TASK
Give the data again exactly, from its opening line through the line in which "cad_parts[node].material_slots[0].material = material" appears.

MATERIAL
* * * * *

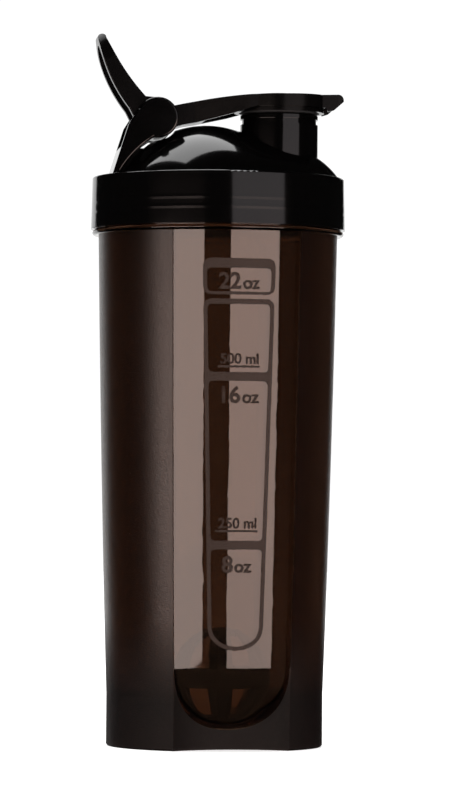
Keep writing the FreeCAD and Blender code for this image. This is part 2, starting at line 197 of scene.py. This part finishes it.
def silicone():
    """Soft matt rubber for the gasket and the stopper."""
    s = Shader("silicone", Base_Color=(0.02, 0.02, 0.021, 1), IOR=1.43)
    s.feed("Roughness", s.spread(s.noise(300.0).outputs[0], 0.5, 0.65))
    s.bump(s.noise(900.0).outputs[0], 0.00003, 0.6)
    return s.material


# ---------------------------------------------------------------- CAD nodes


def dress(node, material):
    """Gives a CAD node its material."""
    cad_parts[node].material_slots[0].material = material


def on_frosted_side(centre, normal):
    """True for a face on the outside of the grip sides, the foot or a scoop."""
    if centre.z > BODY_TOP - 0.2 * MM:
        return False
    if centre.z < VESSEL_SIDE_START:
        # Below this height the clear vessel is a flat floor with a rounded rim
        radius = math.hypot(centre.x, centre.y)
        floor_radius = body_radius(VESSEL_SIDE_START) - WINDOW_STEP - BOTTOM_RADIUS
        if radius < floor_radius:
            return centre.z < VESSEL_SIDE_START - BOTTOM_RADIUS - 0.5 * MM
        from_rim = math.hypot(radius - floor_radius, centre.z - VESSEL_SIDE_START)
        return from_rim > BOTTOM_RADIUS + 0.15 * MM
    turn = math.atan2(centre.x, -centre.y) - WINDOW_AZIMUTH
    turn = (turn + math.pi / 2) % math.pi - math.pi / 2
    if abs(turn) < WINDOW_HALF_ANGLE - 0.002:
        return False
    return normal.x * centre.x + normal.y * centre.y > 0


def dress_cup():
    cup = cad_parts["cup"]
    cup.material_slots[0].material = clear_smoke()
    cup.data.materials.append(frosted_smoke())
    for face in cup.data.polygons:
        face.material_index = 1 if on_frosted_side(face.center, face.normal) else 0


# ---------------------------------------------------------------- volume scale

FILM_LIFT = 0.03 * MM
FILM_TOP = 0.18 * MM
# Frame bands, from the top: outer top and bottom, then the inner cells' top and bottom
SCALE_TOP = 167.8 * MM
FIRST_FRAME_BOTTOM = 155.4 * MM
SECOND_FRAME_TOP = 154.0 * MM
SCALE_BOTTOM = 34.4 * MM
CELLS = [
    (164.5 * MM, 156.4 * MM),
    (152.2 * MM, 129.1 * MM),
    (126.1 * MM, 71.8 * MM),
    (68.8 * MM, 35.8 * MM),
]
BAND = 1.35 * MM
CORNER = 1.6 * MM


CELL_HALF_WIDTH = 7.25 * MM
CELL_TAPER = 0.0255
# Lettering: the strokes are thickened by this share of their height
STROKE = 0.03


def cell_half_width(z):
    return CELL_HALF_WIDTH + CELL_TAPER * z


def wrapped(s, z, lift):
    """A point of the window's surface: s along its curve from the middle, lift above it."""
    radius = body_radius(max(z, VESSEL_SIDE_START)) - WINDOW_STEP
    azimuth = WINDOW_AZIMUTH + s / radius
    return towards(azimuth) * (radius + lift) + Vector((0, 0, z))


def rounded_cell(top, bottom, grow, corner, round_end=False, steps=6):
    """Outline of a cell that follows the scale's taper, grown by this much, anticlockwise."""
    outline = []
    high, low = top + grow, bottom - grow
    end = cell_half_width(low) + grow if round_end else corner
    stretch = 0.8 if round_end else 1.0
    corners = [
        (1, -1, low, end, stretch),
        (1, 1, high, corner, 1.0),
        (-1, 1, high, corner, 1.0),
        (-1, -1, low, end, stretch),
    ]
    for side, up, level, radius, lift in corners:
        for k in range(steps + 1):
            share = k / steps
            angle = (share if side == up else 1 - share) * math.pi / 2
            z = level - up * radius * lift * (1 - math.sin(angle))
            half = cell_half_width(z) + grow
            outline.append((side * (half - radius * (1 - math.cos(angle))), z))
    return outline


def fill_outlines(outlines):
    """A flat mesh filled between outlines, holes and all."""
    curve = bpy.data.curves.new("outline", "CURVE")
    curve.dimensions = "2D"
    curve.fill_mode = "BOTH"
    for outline in outlines:
        spline = curve.splines.new("POLY")
        spline.points.add(len(outline) - 1)
        for point, (s, z) in zip(spline.points, outline):
            point.co = (s, z, 0, 1)
        spline.use_cyclic_u = True
    return flat_mesh(curve)


def flat_mesh(curve):
    """Turns a 2D curve or a text into a bmesh and removes the curve."""
    holder = bpy.data.objects.new("holder", curve)
    bpy.context.scene.collection.objects.link(holder)
    bpy.context.view_layer.update()
    mesh = bpy.data.meshes.new_from_object(holder.evaluated_get(bpy.context.evaluated_depsgraph_get()))
    bpy.data.objects.remove(holder)
    work = bmesh.new()
    work.from_mesh(mesh)
    bpy.data.meshes.remove(mesh)
    return work


def slice_upright(work, step):
    """Cuts the flat mesh along s every step, so that it can follow the cup."""
    reach = max(abs(v.co.x) for v in work.verts)
    count = int(reach / step)
    for k in range(-count, count + 1):
        everything = work.verts[:] + work.edges[:] + work.faces[:]
        bmesh.ops.bisect_plane(work, geom=everything, plane_co=(k * step, 0, 0), plane_no=(1, 0, 0))


def relief_piece(name, work, place_z=0.0, place_s=0.0, strip=1.2 * MM):
    """Wraps a flat mesh round the window as a thin raised film and rides it on the cup."""
    for v in work.verts:
        v.co.x += place_s
        v.co.y += place_z
    slice_upright(work, strip)
    bmesh.ops.remove_doubles(work, verts=work.verts, dist=1e-7)
    for v in work.verts:
        v.co.z = 0
    bottom = work.faces[:]
    raised = bmesh.ops.extrude_face_region(work, geom=bottom)["geom"]
    top = {v for v in raised if isinstance(v, bmesh.types.BMVert)}
    for v in work.verts:
        v.co = wrapped(v.co.x, v.co.y, FILM_TOP if v in top else FILM_LIFT)
    bmesh.ops.recalc_face_normals(work, faces=work.faces)
    mesh = bpy.data.meshes.new(name)
    work.to_mesh(mesh)
    work.free()
    piece = bpy.data.objects.new(name, mesh)
    bpy.context.scene.collection.objects.link(piece)
    mesh.materials.append(relief)
    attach(piece, "cup")


def scale_frames():
    inner = [rounded_cell(*cell, 0, CORNER, round_end=cell is CELLS[-1]) for cell in CELLS]
    first = rounded_cell(SCALE_TOP - BAND, FIRST_FRAME_BOTTOM + BAND, BAND, CORNER + BAND)
    rest = rounded_cell(SECOND_FRAME_TOP - BAND, SCALE_BOTTOM + BAND, BAND, CORNER + BAND, round_end=True)
    relief_piece("scale_frame_top", fill_outlines([first, inner[0]]))
    relief_piece("scale_frame_rest", fill_outlines([rest, *inner[1:]]))


def lettering(name, words, size, s, z):
    """Plain raised figures of the volume scale, their left end at s and their foot at z."""
    curve = bpy.data.curves.new(name, "FONT")
    curve.body = words
    curve.size = size
    curve.offset = STROKE * size
    relief_piece(name, flat_mesh(curve), z, s, strip=2.0 * MM)


def bar(name, left, right, bottom, top):
    """The line under a mark."""
    outline = [(left, bottom), (right, bottom), (right, top), (left, top)]
    relief_piece(name, fill_outlines([outline]))


def volume_scale():
    scale_frames()
    for figures, z, s in (("22", 157.5, -7.3), ("16", 118.7, -7.2), ("8", 61.1, -5.2)):
        lettering(f"scale_{figures}", figures, 7.7 * MM, s * MM, z * MM)
        unit = s + (8.3 if len(figures) == 2 else 4.3)
        lettering(f"scale_{figures}_unit", "oz", 6.0 * MM, unit * MM, z * MM)
    for figures, z in (("500 ml", 132.0), ("250 ml", 76.1)):
        name = "scale_" + figures.replace(" ", "_")
        lettering(name, figures, 4.9 * MM, -6.6 * MM, z * MM)
        bar(name + "_line", -7.4 * MM, 7.2 * MM, (z - 1.4) * MM, (z - 0.65) * MM)


# ---------------------------------------------------------------- studio


def panel(name, centre, target, width, height):
    """An upright or level rectangle that faces the target."""
    mesh = bpy.data.meshes.new(name)
    w, h = width / 2, height / 2
    mesh.from_pydata([(-w, -h, 0), (w, -h, 0), (w, h, 0), (-w, h, 0)], [], [(0, 1, 2, 3)])
    piece = bpy.data.objects.new(name, mesh)
    bpy.context.scene.collection.objects.link(piece)
    piece.location = centre
    piece.rotation_euler = (Vector(target) - Vector(centre)).to_track_quat("Z", "Y").to_euler()
    return piece


def area_light(name, centre, target, width, height, radiance):
    light = bpy.data.lights.new(name, "AREA")
    light.shape = "RECTANGLE"
    light.size = width
    light.size_y = height
    light.energy = radiance * math.pi * width * height
    lamp = bpy.data.objects.new(name, light)
    bpy.context.scene.collection.objects.link(lamp)
    lamp.location = centre
    lamp.rotation_euler = (Vector(target) - Vector(centre)).to_track_quat("-Z", "Y").to_euler()
    return lamp


def plain_material(name, colour, glow=0.0):
    s = Shader(name, Base_Color=(*colour, 1), Roughness=0.9)
    s.main.inputs["Emission Color"].default_value = (1, 1, 1, 1)
    s.main.inputs["Emission Strength"].default_value = glow
    return s.material


def reflected_black():
    """Black in reflections only: light that comes through the plastic passes it."""
    material = plain_material("surround_black", (0.002, 0.002, 0.002))
    nodes, links = material.node_tree.nodes, material.node_tree.links
    mix = nodes.new("ShaderNodeMixShader")
    links.new(nodes.new("ShaderNodeLightPath").outputs["Is Transmission Ray"], mix.inputs[0])
    links.new(nodes["Principled BSDF"].outputs[0], mix.inputs[1])
    links.new(nodes.new("ShaderNodeBsdfTransparent").outputs[0], mix.inputs[2])
    links.new(mix.outputs[0], nodes["Material Output"].inputs["Surface"])
    return material


WORLD_LEVEL = 1.05
FLOOR_SIZE = 6.0
FLOOR_GLOW = 0.45
# Light strips: side, bottom, top, radiance and colour
STRIPS = {
    "strip_left": (-1, -0.08, 0.235, 4.2, (1.0, 0.8, 0.72)),
    "strip_right": (1, -0.08, 0.235, 3.95, (1.0, 0.76, 0.67)),
    "strip_right_upper": (1, 0.235, 0.6, 0.8, (1.0, 0.92, 0.94)),
}
STRIP_ANGLE = math.radians(37)
STRIP_DISTANCE = 0.95
STRIP_WIDTH = 0.86
# Overhead light: its place behind, to the left and up, its size and its radiance
OVERHEAD_BACK = 0.32
OVERHEAD_LEFT = 0.2
OVERHEAD_HEIGHT = 1.15
OVERHEAD_SIZE = (1.0, 0.9)
OVERHEAD_RADIANCE = 4.1
OVERHEAD_AIM = 0.11
# Dark surround: a sphere with a round gap behind the object, turned a little from the camera's line
SURROUND_RADIUS = 3.0
GAP_HALF_ANGLE = math.radians(27)
GAP_TURN = math.radians(8)


def make_studio():
    world = bpy.data.worlds.new("studio_white")
    world.use_nodes = True
    background = world.node_tree.nodes["Background"]
    background.inputs["Color"].default_value = (1, 1, 1, 1)
    background.inputs["Strength"].default_value = WORLD_LEVEL
    bpy.context.scene.world = world
    bpy.context.scene.view_settings.view_transform = "Standard"

    floor = panel("floor", (0, 0, 0), (0, 0, 1), FLOOR_SIZE, FLOOR_SIZE)
    floor.data.materials.append(plain_material("floor_pale", (0.8, 0.8, 0.8), FLOOR_GLOW))
    floor.visible_glossy = False

    for name, (side, bottom, top, radiance, colour) in STRIPS.items():
        azimuth = VIEW_AZIMUTH + side * STRIP_ANGLE
        centre = towards(azimuth) * STRIP_DISTANCE + Vector((0, 0, (top + bottom) / 2))
        lamp = area_light(name, centre, Vector((0, 0, centre.z)), STRIP_WIDTH, top - bottom, radiance)
        lamp.data.color = colour
    behind = -towards(VIEW_AZIMUTH) * OVERHEAD_BACK
    overhead = behind - right_of(VIEW_AZIMUTH) * OVERHEAD_LEFT + Vector((0, 0, OVERHEAD_HEIGHT))
    area_light("overhead", overhead, Vector((0, 0, OVERHEAD_AIM)), *OVERHEAD_SIZE, OVERHEAD_RADIANCE)
    make_surround()


def make_surround():
    """A dark sphere that only reflections see, so that the gloss has black between its lights."""
    mesh = bpy.data.meshes.new("dark_surround")
    work = bmesh.new()
    bmesh.ops.create_uvsphere(work, u_segments=96, v_segments=48, radius=SURROUND_RADIUS)
    gap = -towards(VIEW_AZIMUTH + GAP_TURN)
    edge = math.cos(GAP_HALF_ANGLE)
    open_faces = [f for f in work.faces if f.calc_center_median().normalized().dot(gap) > edge]
    bmesh.ops.delete(work, geom=open_faces, context="FACES")
    work.to_mesh(mesh)
    work.free()
    surround = bpy.data.objects.new("dark_surround", mesh)
    bpy.context.scene.collection.objects.link(surround)
    surround.data.materials.append(reflected_black())
    surround.visible_camera = False
    surround.visible_diffuse = False
    surround.visible_transmission = False
    surround.visible_shadow = False
    surround.visible_volume_scatter = False


def make_camera():
    camera = bpy.data.cameras.new("camera")
    camera.lens = LENS
    camera.sensor_width = SENSOR_WIDTH
    camera.clip_start = 0.01
    holder = bpy.data.objects.new("camera", camera)
    bpy.context.scene.collection.objects.link(holder)
    aside = right_of(VIEW_AZIMUTH) * AIM_RIGHT
    eye = towards(VIEW_AZIMUTH) * VIEW_DISTANCE + aside + Vector((0, 0, EYE_HEIGHT))
    aim = aside + Vector((0, 0, AIM_HEIGHT))
    facing = (aim - eye).to_track_quat("-Z", "Y").to_matrix().to_4x4()
    holder.matrix_world = facing @ Matrix.Rotation(CAMERA_ROLL, 4, "Z")
    holder.location = eye
    bpy.context.scene.camera = holder


relief = relief_film()
satin = black_satin("satin_black")
rubber = silicone()
ball = black_satin("ball_black", 0.35, 0.5)

make_camera()
make_studio()
dress_cup()
dress("lid_shell", black_gloss())
for node in ("flip_cap", "carry_loop", "hinge_pin"):
    dress(node, satin)
for node in ("lid_gasket", "spout_stopper"):
    dress(node, rubber)
for node in ("mixing_ball_upper", "mixing_ball_lower"):
    dress(node, ball)
volume_scale()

* * * * *

RIGHT ANSWER
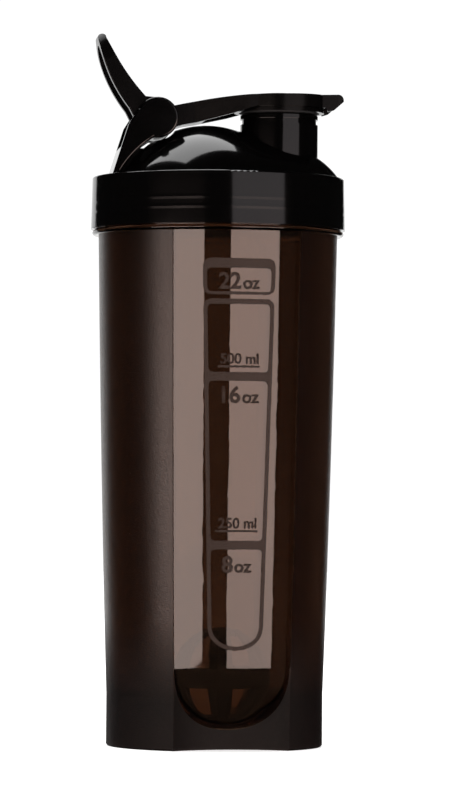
Keep writing the FreeCAD and Blender code for this image. This is part 2, starting at line 197 of scene.py. This part finishes it.
def silicone():
    """Soft matt rubber for the gasket and the stopper."""
    s = Shader("silicone", Base_Color=(0.02, 0.02, 0.021, 1), IOR=1.43)
    s.feed("Roughness", s.spread(s.noise(300.0).outputs[0], 0.5, 0.65))
    s.bump(s.noise(900.0).outputs[0], 0.00003, 0.6)
    return s.material


# ---------------------------------------------------------------- CAD nodes


def dress(node, material):
    """Gives a CAD node its material."""
    cad_parts[node].material_slots[0].material = material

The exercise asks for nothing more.